Bond Yields Lift From Very Low Levels
The market opened under a bit of profit taking this morning, but has reversed its early losses and is trading higher for the time being.
Asian markets joined the party and rallied overnight, led by Hong Kong. Interestingly, China lagged again and was only able to muster a 0.1% gain. Europe is lower this morning after a decision by the Troika to give Greece its next tranche of aid. Investors in the region feel that this will do little fix the longer-term problems of the country. As for news, we are waiting to here if the EFSF is ratified in Slovakia which is voting on it now.
Our financial sector is awaiting details from the Volker Rule, which is currently under a comment period. Banks stocks are mostly higher today, although tech stocks are leading the early action.
The dollar is getting a little bounce this morning, while most commodities are lower.

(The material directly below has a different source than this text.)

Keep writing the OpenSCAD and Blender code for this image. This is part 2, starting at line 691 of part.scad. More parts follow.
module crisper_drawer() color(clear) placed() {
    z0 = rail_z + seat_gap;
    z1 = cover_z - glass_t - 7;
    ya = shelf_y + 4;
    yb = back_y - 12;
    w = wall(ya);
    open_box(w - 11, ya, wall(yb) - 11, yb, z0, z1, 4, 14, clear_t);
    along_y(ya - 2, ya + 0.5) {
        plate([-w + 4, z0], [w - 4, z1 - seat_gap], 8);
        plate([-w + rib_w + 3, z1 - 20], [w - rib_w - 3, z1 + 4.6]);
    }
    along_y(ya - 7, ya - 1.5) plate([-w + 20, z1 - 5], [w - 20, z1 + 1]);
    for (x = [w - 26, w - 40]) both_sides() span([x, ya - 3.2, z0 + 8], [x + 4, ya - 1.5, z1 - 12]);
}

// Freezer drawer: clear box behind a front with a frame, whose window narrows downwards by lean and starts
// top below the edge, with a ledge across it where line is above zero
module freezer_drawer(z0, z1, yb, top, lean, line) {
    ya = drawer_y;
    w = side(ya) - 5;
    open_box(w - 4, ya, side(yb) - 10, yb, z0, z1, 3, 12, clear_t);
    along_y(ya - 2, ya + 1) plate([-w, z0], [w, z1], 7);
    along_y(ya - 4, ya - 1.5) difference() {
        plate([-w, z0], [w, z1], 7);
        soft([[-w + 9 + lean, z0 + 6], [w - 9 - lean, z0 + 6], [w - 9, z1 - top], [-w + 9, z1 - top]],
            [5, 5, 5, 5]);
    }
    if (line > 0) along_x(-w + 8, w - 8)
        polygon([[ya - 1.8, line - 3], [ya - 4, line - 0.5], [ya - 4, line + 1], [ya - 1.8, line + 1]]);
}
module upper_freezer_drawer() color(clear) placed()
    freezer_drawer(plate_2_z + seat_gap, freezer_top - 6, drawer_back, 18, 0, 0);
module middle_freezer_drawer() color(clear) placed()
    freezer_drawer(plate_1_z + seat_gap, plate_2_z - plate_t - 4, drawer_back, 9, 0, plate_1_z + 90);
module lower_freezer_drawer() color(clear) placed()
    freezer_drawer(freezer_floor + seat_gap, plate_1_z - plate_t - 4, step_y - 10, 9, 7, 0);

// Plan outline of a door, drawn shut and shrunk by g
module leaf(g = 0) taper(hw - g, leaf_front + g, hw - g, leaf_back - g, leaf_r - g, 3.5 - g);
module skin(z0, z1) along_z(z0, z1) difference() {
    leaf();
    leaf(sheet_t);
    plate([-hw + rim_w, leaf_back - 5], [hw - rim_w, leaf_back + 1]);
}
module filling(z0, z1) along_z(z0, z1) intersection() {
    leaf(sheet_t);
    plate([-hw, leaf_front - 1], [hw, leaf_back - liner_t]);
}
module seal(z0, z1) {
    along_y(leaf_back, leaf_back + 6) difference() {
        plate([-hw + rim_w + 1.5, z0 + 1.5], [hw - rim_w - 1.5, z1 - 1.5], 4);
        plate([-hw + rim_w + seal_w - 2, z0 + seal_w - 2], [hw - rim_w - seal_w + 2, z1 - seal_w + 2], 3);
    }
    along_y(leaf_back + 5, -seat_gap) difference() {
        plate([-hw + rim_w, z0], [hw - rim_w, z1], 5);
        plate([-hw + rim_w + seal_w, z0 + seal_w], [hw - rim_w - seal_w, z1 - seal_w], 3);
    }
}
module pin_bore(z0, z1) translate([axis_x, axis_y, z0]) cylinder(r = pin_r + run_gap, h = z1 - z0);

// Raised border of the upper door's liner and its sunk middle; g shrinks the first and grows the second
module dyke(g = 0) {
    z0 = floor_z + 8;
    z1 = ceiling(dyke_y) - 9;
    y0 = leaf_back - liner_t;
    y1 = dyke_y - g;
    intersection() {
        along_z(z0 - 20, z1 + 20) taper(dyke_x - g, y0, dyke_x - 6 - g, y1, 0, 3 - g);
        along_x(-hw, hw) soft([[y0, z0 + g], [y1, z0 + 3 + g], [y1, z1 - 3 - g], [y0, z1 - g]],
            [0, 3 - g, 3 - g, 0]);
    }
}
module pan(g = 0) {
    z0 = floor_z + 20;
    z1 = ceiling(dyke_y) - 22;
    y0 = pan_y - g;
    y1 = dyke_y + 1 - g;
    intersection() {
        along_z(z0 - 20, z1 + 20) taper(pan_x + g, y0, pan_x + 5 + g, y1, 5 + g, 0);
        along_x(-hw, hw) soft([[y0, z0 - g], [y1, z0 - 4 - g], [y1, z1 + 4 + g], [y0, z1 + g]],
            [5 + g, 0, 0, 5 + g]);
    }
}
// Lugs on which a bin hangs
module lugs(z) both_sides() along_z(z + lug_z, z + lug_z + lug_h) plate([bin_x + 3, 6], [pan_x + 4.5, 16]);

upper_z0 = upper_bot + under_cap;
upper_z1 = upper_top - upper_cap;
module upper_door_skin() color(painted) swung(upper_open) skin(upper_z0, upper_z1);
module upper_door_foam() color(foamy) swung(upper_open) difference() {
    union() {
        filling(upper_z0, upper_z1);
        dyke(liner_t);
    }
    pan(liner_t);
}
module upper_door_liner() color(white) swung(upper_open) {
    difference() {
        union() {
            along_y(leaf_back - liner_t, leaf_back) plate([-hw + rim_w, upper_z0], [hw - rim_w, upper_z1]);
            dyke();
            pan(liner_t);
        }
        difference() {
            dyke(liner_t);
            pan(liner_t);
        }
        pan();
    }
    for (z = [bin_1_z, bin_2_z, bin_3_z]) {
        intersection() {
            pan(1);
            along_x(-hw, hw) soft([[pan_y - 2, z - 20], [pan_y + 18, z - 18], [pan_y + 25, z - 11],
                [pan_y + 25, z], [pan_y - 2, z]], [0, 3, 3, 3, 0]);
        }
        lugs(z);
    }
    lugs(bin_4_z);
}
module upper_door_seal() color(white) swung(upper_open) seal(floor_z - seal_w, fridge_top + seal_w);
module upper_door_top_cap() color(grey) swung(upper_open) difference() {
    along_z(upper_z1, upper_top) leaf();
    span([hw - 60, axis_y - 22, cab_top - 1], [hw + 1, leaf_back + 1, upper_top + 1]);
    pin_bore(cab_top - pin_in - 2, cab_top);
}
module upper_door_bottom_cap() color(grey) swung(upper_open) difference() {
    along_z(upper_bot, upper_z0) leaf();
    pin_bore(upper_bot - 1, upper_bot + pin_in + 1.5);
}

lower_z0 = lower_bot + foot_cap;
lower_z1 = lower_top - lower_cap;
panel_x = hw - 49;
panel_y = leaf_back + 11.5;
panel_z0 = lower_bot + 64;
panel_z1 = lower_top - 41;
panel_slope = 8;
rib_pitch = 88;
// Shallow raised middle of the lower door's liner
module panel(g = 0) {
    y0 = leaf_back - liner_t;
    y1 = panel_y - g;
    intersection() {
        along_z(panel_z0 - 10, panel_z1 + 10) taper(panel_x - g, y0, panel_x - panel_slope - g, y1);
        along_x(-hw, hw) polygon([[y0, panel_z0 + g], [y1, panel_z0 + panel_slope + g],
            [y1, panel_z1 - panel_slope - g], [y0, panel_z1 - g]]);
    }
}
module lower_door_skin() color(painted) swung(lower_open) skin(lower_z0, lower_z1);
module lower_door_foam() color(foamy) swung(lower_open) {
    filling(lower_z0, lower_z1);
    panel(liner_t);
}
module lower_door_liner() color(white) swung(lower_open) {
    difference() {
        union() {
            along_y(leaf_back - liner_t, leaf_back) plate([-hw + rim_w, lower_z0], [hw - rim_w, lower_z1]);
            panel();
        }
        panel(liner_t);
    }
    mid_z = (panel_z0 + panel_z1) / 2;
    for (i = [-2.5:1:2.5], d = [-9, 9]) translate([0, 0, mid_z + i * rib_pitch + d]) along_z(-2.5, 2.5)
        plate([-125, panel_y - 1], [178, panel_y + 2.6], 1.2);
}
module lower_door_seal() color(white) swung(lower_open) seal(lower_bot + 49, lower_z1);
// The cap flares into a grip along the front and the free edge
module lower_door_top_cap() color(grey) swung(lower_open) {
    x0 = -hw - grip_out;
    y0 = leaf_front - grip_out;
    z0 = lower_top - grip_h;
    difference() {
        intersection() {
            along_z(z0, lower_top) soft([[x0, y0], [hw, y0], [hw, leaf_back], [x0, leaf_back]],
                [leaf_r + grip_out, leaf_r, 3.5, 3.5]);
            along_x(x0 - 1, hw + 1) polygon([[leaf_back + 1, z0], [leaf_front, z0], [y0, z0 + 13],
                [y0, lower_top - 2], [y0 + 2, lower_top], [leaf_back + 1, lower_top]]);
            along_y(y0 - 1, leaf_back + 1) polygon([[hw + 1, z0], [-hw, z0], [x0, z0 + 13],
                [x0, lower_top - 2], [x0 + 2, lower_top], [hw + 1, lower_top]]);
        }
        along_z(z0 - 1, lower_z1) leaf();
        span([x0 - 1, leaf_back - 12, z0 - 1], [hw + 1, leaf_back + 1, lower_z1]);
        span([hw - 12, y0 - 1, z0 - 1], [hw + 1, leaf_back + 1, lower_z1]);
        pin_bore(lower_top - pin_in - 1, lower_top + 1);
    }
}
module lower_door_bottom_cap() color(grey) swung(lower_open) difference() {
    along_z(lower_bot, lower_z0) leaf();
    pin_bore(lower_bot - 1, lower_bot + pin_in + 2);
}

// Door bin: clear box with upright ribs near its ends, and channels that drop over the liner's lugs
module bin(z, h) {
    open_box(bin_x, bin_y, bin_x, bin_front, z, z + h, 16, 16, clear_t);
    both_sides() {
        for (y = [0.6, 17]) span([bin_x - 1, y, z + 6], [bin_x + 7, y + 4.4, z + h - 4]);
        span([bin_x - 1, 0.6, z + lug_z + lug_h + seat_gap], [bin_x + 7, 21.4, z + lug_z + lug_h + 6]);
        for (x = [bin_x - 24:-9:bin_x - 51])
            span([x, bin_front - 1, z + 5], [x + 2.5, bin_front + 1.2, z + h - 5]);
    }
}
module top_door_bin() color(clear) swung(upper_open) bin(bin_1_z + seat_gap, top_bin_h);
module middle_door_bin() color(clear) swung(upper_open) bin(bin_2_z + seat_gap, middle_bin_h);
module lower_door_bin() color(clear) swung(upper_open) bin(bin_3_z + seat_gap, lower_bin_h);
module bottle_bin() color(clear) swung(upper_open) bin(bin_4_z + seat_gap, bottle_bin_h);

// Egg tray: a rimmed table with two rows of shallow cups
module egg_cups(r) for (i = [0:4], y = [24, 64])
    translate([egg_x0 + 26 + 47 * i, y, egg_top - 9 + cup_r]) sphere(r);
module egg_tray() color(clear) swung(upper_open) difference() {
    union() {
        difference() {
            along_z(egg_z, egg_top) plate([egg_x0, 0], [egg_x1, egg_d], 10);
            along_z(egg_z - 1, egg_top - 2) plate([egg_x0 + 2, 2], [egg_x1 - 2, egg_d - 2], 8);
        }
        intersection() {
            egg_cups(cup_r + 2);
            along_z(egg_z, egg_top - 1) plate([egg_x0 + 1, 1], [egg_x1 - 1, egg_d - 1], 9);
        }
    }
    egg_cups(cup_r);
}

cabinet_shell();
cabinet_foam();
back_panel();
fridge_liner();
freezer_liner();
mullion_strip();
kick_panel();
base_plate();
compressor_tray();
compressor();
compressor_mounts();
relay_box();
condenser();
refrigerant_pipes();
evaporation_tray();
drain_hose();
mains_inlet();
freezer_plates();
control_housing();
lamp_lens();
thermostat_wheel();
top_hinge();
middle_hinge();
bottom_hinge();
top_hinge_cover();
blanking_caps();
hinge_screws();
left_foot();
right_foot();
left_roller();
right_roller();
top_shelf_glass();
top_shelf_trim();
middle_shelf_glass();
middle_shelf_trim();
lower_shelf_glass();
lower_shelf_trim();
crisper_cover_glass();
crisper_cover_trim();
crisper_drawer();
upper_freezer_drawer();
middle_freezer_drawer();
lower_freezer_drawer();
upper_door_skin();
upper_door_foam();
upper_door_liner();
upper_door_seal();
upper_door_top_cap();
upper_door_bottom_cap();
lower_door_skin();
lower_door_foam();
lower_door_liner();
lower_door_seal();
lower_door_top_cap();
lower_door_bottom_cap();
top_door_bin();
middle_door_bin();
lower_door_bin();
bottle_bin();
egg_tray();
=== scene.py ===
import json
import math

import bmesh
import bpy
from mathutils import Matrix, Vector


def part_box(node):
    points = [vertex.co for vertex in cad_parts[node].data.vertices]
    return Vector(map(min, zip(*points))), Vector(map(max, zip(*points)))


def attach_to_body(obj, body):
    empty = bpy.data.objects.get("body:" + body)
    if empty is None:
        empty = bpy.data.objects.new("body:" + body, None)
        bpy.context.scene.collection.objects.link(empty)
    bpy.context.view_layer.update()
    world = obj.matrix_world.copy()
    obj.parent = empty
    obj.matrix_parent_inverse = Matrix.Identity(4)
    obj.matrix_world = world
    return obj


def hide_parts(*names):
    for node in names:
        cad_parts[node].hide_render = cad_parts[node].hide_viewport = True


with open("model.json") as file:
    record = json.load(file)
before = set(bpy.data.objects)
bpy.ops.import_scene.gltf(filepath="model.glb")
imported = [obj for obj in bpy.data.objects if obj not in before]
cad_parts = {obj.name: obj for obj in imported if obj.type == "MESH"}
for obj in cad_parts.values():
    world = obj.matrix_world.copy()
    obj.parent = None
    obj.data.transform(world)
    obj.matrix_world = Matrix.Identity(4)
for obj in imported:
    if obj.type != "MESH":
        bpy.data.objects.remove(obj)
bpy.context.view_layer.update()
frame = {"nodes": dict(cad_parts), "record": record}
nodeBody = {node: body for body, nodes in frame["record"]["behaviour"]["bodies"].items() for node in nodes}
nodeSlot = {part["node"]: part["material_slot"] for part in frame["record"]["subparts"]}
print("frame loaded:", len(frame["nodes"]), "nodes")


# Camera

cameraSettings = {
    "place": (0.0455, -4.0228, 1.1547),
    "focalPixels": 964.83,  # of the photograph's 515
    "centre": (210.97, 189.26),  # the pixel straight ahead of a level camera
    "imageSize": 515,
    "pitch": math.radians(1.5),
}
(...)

Oil prices are down near $85.10, and gold prices are slightly lower to $1667.
The VIX isn't falling today, and is hovering near the 33.25 level. Yesterday it broke below its 50-day average for the first time in months, which is a good sign. But I would have thought if traders really think the market has more upside in store that it would have moved even lower. I would like to see it get below the 30 level to signal an expected decrease in all of this volatility that we have seen.
As for the 10-year yield, the bond market was closed yesterday but yields are on the rise today. You can see below that the yield on the 10-yr. is breaking above its 50-day average. While higher bond yields are not theoretically good for the market, I like to see the 10-yr lift a little from its recent depressing levels simply to signify that the economy isn't about to fall off a cliff.
Trading comment: We sold some of our trading index shorts yesterday as the market appeared to break out of its slump. Investor sentiment has become extremely bearish, with many of the indicators we follow at levels not seen since 2008. Even though I don't think we have seen the ultimate lows in the market for this cycle, I am aware of the fact that there can be interim trading rallies along the way. If we don't get hit with further unexpected bad news out of Europe, and no big earnings disappointments, I could see this market continue to lift a little higher while some of the recent bearish sentiment gets unwound. Stick and move, baby.